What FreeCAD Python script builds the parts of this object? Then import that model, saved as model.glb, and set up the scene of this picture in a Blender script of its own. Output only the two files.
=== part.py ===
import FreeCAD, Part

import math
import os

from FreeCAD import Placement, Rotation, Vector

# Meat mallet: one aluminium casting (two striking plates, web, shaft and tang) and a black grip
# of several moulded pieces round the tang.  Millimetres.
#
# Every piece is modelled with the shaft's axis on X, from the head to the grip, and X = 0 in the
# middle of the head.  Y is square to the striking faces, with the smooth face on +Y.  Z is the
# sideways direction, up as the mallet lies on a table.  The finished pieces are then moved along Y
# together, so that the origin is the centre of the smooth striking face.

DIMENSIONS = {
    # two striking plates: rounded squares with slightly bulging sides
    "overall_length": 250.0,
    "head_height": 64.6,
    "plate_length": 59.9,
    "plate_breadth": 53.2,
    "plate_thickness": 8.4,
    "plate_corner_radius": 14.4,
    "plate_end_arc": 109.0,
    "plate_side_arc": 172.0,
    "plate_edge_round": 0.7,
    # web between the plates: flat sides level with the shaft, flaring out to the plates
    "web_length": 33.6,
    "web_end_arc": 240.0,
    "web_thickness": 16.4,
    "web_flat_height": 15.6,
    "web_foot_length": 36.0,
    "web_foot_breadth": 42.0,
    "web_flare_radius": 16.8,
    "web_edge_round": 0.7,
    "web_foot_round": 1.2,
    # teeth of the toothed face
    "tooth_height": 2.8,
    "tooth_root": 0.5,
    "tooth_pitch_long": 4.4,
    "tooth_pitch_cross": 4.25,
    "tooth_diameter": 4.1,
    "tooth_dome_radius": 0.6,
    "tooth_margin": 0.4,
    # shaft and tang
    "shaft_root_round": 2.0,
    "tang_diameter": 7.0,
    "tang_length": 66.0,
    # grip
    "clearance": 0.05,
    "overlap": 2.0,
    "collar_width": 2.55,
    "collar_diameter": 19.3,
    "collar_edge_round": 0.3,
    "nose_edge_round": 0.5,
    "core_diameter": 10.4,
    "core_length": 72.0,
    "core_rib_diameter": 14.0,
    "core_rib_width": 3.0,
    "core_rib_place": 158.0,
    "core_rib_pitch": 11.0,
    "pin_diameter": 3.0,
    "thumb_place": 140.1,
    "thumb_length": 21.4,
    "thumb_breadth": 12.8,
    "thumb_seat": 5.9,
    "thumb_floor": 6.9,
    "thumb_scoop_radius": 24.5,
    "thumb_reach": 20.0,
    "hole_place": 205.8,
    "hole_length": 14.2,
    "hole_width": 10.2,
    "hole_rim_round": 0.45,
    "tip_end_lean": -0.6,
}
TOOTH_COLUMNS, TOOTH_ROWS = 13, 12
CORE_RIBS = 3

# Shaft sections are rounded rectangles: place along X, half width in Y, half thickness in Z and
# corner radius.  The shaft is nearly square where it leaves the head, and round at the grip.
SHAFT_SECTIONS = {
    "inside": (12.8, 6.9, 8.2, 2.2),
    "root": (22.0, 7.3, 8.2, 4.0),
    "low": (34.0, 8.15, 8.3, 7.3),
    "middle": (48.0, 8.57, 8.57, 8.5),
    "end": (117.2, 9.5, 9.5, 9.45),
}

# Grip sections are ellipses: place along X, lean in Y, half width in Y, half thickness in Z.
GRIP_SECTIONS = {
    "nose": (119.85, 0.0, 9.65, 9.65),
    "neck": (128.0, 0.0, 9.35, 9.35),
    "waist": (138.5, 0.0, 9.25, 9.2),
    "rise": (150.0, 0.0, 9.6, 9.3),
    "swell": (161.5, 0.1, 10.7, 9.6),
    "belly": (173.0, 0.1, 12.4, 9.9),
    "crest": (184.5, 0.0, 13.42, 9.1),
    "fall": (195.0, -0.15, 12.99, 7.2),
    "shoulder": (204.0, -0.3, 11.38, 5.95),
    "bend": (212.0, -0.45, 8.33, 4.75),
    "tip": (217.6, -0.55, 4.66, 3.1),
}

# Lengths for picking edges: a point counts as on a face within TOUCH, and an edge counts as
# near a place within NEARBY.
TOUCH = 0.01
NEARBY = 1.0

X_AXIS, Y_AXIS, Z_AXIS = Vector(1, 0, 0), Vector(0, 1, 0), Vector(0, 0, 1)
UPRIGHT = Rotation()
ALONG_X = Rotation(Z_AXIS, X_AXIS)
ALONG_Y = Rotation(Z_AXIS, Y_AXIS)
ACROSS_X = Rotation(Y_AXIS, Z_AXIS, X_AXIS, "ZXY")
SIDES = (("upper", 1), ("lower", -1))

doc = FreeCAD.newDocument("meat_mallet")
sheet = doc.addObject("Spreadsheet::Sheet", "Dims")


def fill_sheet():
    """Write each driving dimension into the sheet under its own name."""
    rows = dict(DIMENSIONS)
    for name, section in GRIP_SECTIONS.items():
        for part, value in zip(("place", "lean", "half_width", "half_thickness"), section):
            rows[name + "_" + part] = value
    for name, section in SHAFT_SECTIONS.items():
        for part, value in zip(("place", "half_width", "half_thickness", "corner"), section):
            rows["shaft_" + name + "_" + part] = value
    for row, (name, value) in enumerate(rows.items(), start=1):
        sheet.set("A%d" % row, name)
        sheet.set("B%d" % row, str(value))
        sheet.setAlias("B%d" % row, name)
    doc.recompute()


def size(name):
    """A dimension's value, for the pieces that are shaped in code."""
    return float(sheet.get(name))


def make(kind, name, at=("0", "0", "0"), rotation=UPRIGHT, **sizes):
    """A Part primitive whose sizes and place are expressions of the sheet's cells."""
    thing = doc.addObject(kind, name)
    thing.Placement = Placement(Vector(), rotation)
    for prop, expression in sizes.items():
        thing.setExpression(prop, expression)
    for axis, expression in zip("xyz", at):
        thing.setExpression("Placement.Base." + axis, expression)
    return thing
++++
WHAT IS NEEDED — Transcribe all lines as written.

SOLUTION BELOW —
What FreeCAD Python script builds the parts of this object? Then import that model, saved as model.glb, and set up the scene of this picture in a Blender script of its own. Output only the two files.
=== part.py ===
import FreeCAD, Part

import math
import os

from FreeCAD import Placement, Rotation, Vector

# Meat mallet: one aluminium casting (two striking plates, web, shaft and tang) and a black grip
# of several moulded pieces round the tang.  Millimetres.
#
# Every piece is modelled with the shaft's axis on X, from the head to the grip, and X = 0 in the
# middle of the head.  Y is square to the striking faces, with the smooth face on +Y.  Z is the
# sideways direction, up as the mallet lies on a table.  The finished pieces are then moved along Y
# together, so that the origin is the centre of the smooth striking face.

DIMENSIONS = {
    # two striking plates: rounded squares with slightly bulging sides
    "overall_length": 250.0,
    "head_height": 64.6,
    "plate_length": 59.9,
    "plate_breadth": 53.2,
    "plate_thickness": 8.4,
    "plate_corner_radius": 14.4,
    "plate_end_arc": 109.0,
    "plate_side_arc": 172.0,
    "plate_edge_round": 0.7,
    # web between the plates: flat sides level with the shaft, flaring out to the plates
    "web_length": 33.6,
    "web_end_arc": 240.0,
    "web_thickness": 16.4,
    "web_flat_height": 15.6,
    "web_foot_length": 36.0,
    "web_foot_breadth": 42.0,
    "web_flare_radius": 16.8,
    "web_edge_round": 0.7,
    "web_foot_round": 1.2,
    # teeth of the toothed face
    "tooth_height": 2.8,
    "tooth_root": 0.5,
    "tooth_pitch_long": 4.4,
    "tooth_pitch_cross": 4.25,
    "tooth_diameter": 4.1,
    "tooth_dome_radius": 0.6,
    "tooth_margin": 0.4,
    # shaft and tang
    "shaft_root_round": 2.0,
    "tang_diameter": 7.0,
    "tang_length": 66.0,
    # grip
    "clearance": 0.05,
    "overlap": 2.0,
    "collar_width": 2.55,
    "collar_diameter": 19.3,
    "collar_edge_round": 0.3,
    "nose_edge_round": 0.5,
    "core_diameter": 10.4,
    "core_length": 72.0,
    "core_rib_diameter": 14.0,
    "core_rib_width": 3.0,
    "core_rib_place": 158.0,
    "core_rib_pitch": 11.0,
    "pin_diameter": 3.0,
    "thumb_place": 140.1,
    "thumb_length": 21.4,
    "thumb_breadth": 12.8,
    "thumb_seat": 5.9,
    "thumb_floor": 6.9,
    "thumb_scoop_radius": 24.5,
    "thumb_reach": 20.0,
    "hole_place": 205.8,
    "hole_length": 14.2,
    "hole_width": 10.2,
    "hole_rim_round": 0.45,
    "tip_end_lean": -0.6,
}
TOOTH_COLUMNS, TOOTH_ROWS = 13, 12
CORE_RIBS = 3

# Shaft sections are rounded rectangles: place along X, half width in Y, half thickness in Z and
# corner radius.  The shaft is nearly square where it leaves the head, and round at the grip.
SHAFT_SECTIONS = {
    "inside": (12.8, 6.9, 8.2, 2.2),
    "root": (22.0, 7.3, 8.2, 4.0),
    "low": (34.0, 8.15, 8.3, 7.3),
    "middle": (48.0, 8.57, 8.57, 8.5),
    "end": (117.2, 9.5, 9.5, 9.45),
}

# Grip sections are ellipses: place along X, lean in Y, half width in Y, half thickness in Z.
GRIP_SECTIONS = {
    "nose": (119.85, 0.0, 9.65, 9.65),
    "neck": (128.0, 0.0, 9.35, 9.35),
    "waist": (138.5, 0.0, 9.25, 9.2),
    "rise": (150.0, 0.0, 9.6, 9.3),
    "swell": (161.5, 0.1, 10.7, 9.6),
    "belly": (173.0, 0.1, 12.4, 9.9),
    "crest": (184.5, 0.0, 13.42, 9.1),
    "fall": (195.0, -0.15, 12.99, 7.2),
    "shoulder": (204.0, -0.3, 11.38, 5.95),
    "bend": (212.0, -0.45, 8.33, 4.75),
    "tip": (217.6, -0.55, 4.66, 3.1),
}

# Lengths for picking edges: a point counts as on a face within TOUCH, and an edge counts as
# near a place within NEARBY.
TOUCH = 0.01
NEARBY = 1.0

X_AXIS, Y_AXIS, Z_AXIS = Vector(1, 0, 0), Vector(0, 1, 0), Vector(0, 0, 1)
UPRIGHT = Rotation()
ALONG_X = Rotation(Z_AXIS, X_AXIS)
ALONG_Y = Rotation(Z_AXIS, Y_AXIS)
ACROSS_X = Rotation(Y_AXIS, Z_AXIS, X_AXIS, "ZXY")
SIDES = (("upper", 1), ("lower", -1))

doc = FreeCAD.newDocument("meat_mallet")
sheet = doc.addObject("Spreadsheet::Sheet", "Dims")


def fill_sheet():
    """Write each driving dimension into the sheet under its own name."""
    rows = dict(DIMENSIONS)
    for name, section in GRIP_SECTIONS.items():
        for part, value in zip(("place", "lean", "half_width", "half_thickness"), section):
            rows[name + "_" + part] = value
    for name, section in SHAFT_SECTIONS.items():
        for part, value in zip(("place", "half_width", "half_thickness", "corner"), section):
            rows["shaft_" + name + "_" + part] = value
    for row, (name, value) in enumerate(rows.items(), start=1):
        sheet.set("A%d" % row, name)
        sheet.set("B%d" % row, str(value))
        sheet.setAlias("B%d" % row, name)
    doc.recompute()


def size(name):
    """A dimension's value, for the pieces that are shaped in code."""
    return float(sheet.get(name))


def make(kind, name, at=("0", "0", "0"), rotation=UPRIGHT, **sizes):
    """A Part primitive whose sizes and place are expressions of the sheet's cells."""
    thing = doc.addObject(kind, name)
    thing.Placement = Placement(Vector(), rotation)
    for prop, expression in sizes.items():
        thing.setExpression(prop, expression)
    for axis, expression in zip("xyz", at):
        thing.setExpression("Placement.Base." + axis, expression)
    return thing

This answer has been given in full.